[Rows from an object dataset]
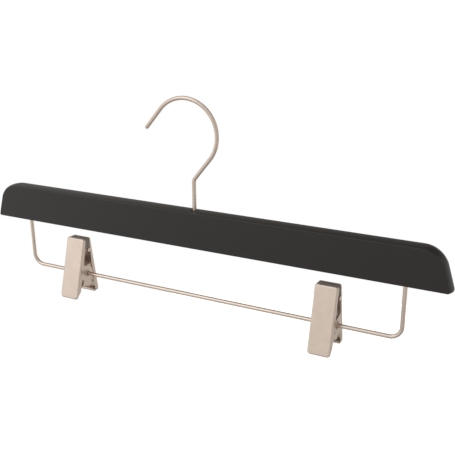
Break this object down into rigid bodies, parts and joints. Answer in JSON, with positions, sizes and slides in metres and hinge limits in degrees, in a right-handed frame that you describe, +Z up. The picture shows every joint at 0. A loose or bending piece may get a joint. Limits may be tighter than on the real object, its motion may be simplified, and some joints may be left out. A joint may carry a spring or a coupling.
{
  "type": "trouser hanger",
  "caption": "Wooden bar on a swivel wire hook, with a bent steel rod below it that carries sliding sprung clips with padded jaws for trousers and skirts.",
  "frame": {"origin": "top of the inside of the hook, where it sits on a wardrobe rail", "axes": "+X along the bar to the right seen from the front, +Y to the back, +Z up"},
  "size_m": [0.398, 0.0319, 0.182],
  "materials": {
    "stained_wood": "black stained and satin lacquered",
    "satin_nickel": "satin nickel plate with a warm tint",
    "steel_inner": "plain zinc plate",
    "spring_steel": "drawn spring wire, nickel plated",
    "grip_pad": "moulded soft PVC"
  },
  "bodies": {
    "hook": {"hook": "satin_nickel"},
    "bar": {"hanger_bar": "stained_wood", "hook_washer": "steel_inner", "clip_rod": "satin_nickel"},
    "left_slider": {"left_clip_tube": "satin_nickel"},
    "left_front": {"left_front_plate": "satin_nickel", "left_front_pad": "grip_pad", "left_clip_spring": "spring_steel"},
    "left_back": {"left_back_plate": "satin_nickel", "left_back_pad": "grip_pad"},
    "right_slider": {"right_clip_tube": "satin_nickel"},
    "right_front": {"right_front_plate": "satin_nickel", "right_front_pad": "grip_pad", "right_clip_spring": "spring_steel"},
    "right_back": {"right_back_plate": "satin_nickel", "right_back_pad": "grip_pad"}
  },
  "joints": [
    {"name": "hook_swivel", "type": "hinge", "parent": "hook", "child": "bar", "pos_m": [0.007, 0, -0.08505], "axis": [0, 0, 1], "continuous": true},
    {"name": "left_clip_slide", "type": "slide", "parent": "bar", "child": "left_slider", "axis": [1, 0, 0], "range_m": [-0.03, 0.107]},
    {"name": "left_clip_swivel", "type": "hinge", "parent": "left_slider", "child": "left_front", "pos_m": [-0.1102, 0, -0.15755], "axis": [1, 0, 0], "continuous": true},
    {"name": "left_clip_open", "type": "hinge", "parent": "left_front", "child": "left_back", "pos_m": [-0.1102, 0, -0.15755], "axis": [-1, 0, 0], "range_deg": [0, 30], "stiffness_Nm_per_rad": 0.25, "springref_deg": -2.86, "deforming": ["left_clip_spring"]},
    {"name": "right_clip_slide", "type": "slide", "parent": "bar", "child": "right_slider", "axis": [1, 0, 0], "range_m": [-0.1003, 0.037]},
    {"name": "right_clip_swivel", "type": "hinge", "parent": "right_slider", "child": "right_front", "pos_m": [0.1173, 0, -0.15755], "axis": [1, 0, 0], "continuous": true},
    {"name": "right_clip_open", "type": "hinge", "parent": "right_front", "child": "right_back", "pos_m": [0.1173, 0, -0.15755], "axis": [-1, 0, 0], "range_deg": [0, 30], "stiffness_Nm_per_rad": 0.25, "springref_deg": -2.86, "deforming": ["right_clip_spring"]}
  ]
}
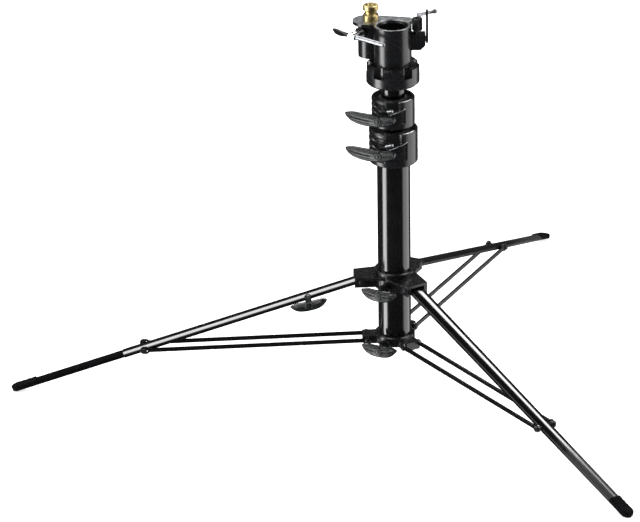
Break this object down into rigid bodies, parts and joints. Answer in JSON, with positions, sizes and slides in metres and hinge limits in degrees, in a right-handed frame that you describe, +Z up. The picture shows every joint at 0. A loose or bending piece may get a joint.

◆ Required task: Write the complete data out, exactly as above.

◆ Task solution:
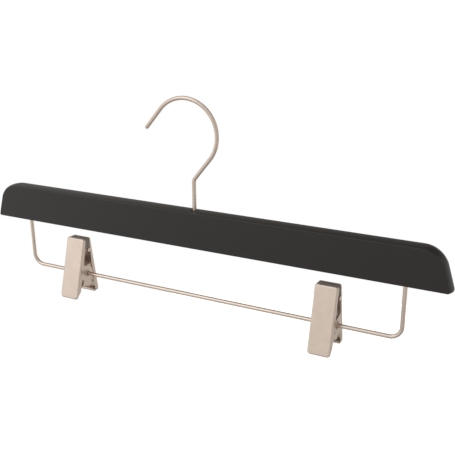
Break this object down into rigid bodies, parts and joints. Answer in JSON, with positions, sizes and slides in metres and hinge limits in degrees, in a right-handed frame that you describe, +Z up. The picture shows every joint at 0. A loose or bending piece may get a joint. Limits may be tighter than on the real object, its motion may be simplified, and some joints may be left out. A joint may carry a spring or a coupling.
{
  "type": "trouser hanger",
  "caption": "Wooden bar on a swivel wire hook, with a bent steel rod below it that carries sliding sprung clips with padded jaws for trousers and skirts.",
  "frame": {"origin": "top of the inside of the hook, where it sits on a wardrobe rail", "axes": "+X along the bar to the right seen from the front, +Y to the back, +Z up"},
  "size_m": [0.398, 0.0319, 0.182],
  "materials": {
    "stained_wood": "black stained and satin lacquered",
    "satin_nickel": "satin nickel plate with a warm tint",
    "steel_inner": "plain zinc plate",
    "spring_steel": "drawn spring wire, nickel plated",
    "grip_pad": "moulded soft PVC"
  },
  "bodies": {
    "hook": {"hook": "satin_nickel"},
    "bar": {"hanger_bar": "stained_wood", "hook_washer": "steel_inner", "clip_rod": "satin_nickel"},
    "left_slider": {"left_clip_tube": "satin_nickel"},
    "left_front": {"left_front_plate": "satin_nickel", "left_front_pad": "grip_pad", "left_clip_spring": "spring_steel"},
    "left_back": {"left_back_plate": "satin_nickel", "left_back_pad": "grip_pad"},
    "right_slider": {"right_clip_tube": "satin_nickel"},
    "right_front": {"right_front_plate": "satin_nickel", "right_front_pad": "grip_pad", "right_clip_spring": "spring_steel"},
    "right_back": {"right_back_plate": "satin_nickel", "right_back_pad": "grip_pad"}
  },
  "joints": [
    {"name": "hook_swivel", "type": "hinge", "parent": "hook", "child": "bar", "pos_m": [0.007, 0, -0.08505], "axis": [0, 0, 1], "continuous": true},
    {"name": "left_clip_slide", "type": "slide", "parent": "bar", "child": "left_slider", "axis": [1, 0, 0], "range_m": [-0.03, 0.107]},
    {"name": "left_clip_swivel", "type": "hinge", "parent": "left_slider", "child": "left_front", "pos_m": [-0.1102, 0, -0.15755], "axis": [1, 0, 0], "continuous": true},
    {"name": "left_clip_open", "type": "hinge", "parent": "left_front", "child": "left_back", "pos_m": [-0.1102, 0, -0.15755], "axis": [-1, 0, 0], "range_deg": [0, 30], "stiffness_Nm_per_rad": 0.25, "springref_deg": -2.86, "deforming": ["left_clip_spring"]},
    {"name": "right_clip_slide", "type": "slide", "parent": "bar", "child": "right_slider", "axis": [1, 0, 0], "range_m": [-0.1003, 0.037]},
    {"name": "right_clip_swivel", "type": "hinge", "parent": "right_slider", "child": "right_front", "pos_m": [0.1173, 0, -0.15755], "axis": [1, 0, 0], "continuous": true},
    {"name": "right_clip_open", "type": "hinge", "parent": "right_front", "child": "right_back", "pos_m": [0.1173, 0, -0.15755], "axis": [-1, 0, 0], "range_deg": [0, 30], "stiffness_Nm_per_rad": 0.25, "springref_deg": -2.86, "deforming": ["right_clip_spring"]}
  ]
}
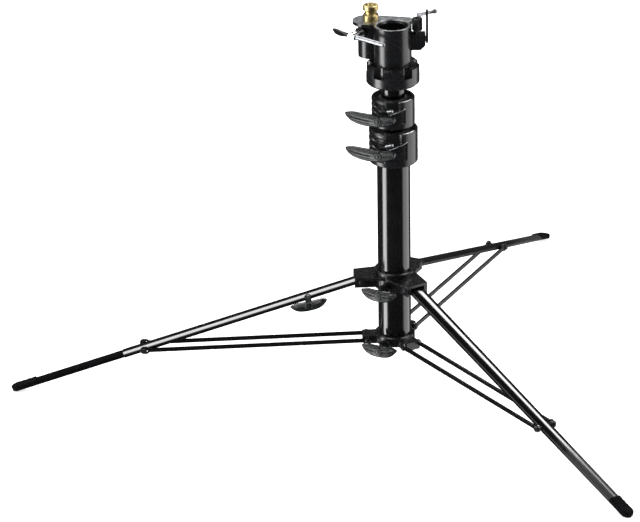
Break this object down into rigid bodies, parts and joints. Answer in JSON, with positions, sizes and slides in metres and hinge limits in degrees, in a right-handed frame that you describe, +Z up. The picture shows every joint at 0. A loose or bending piece may get a joint.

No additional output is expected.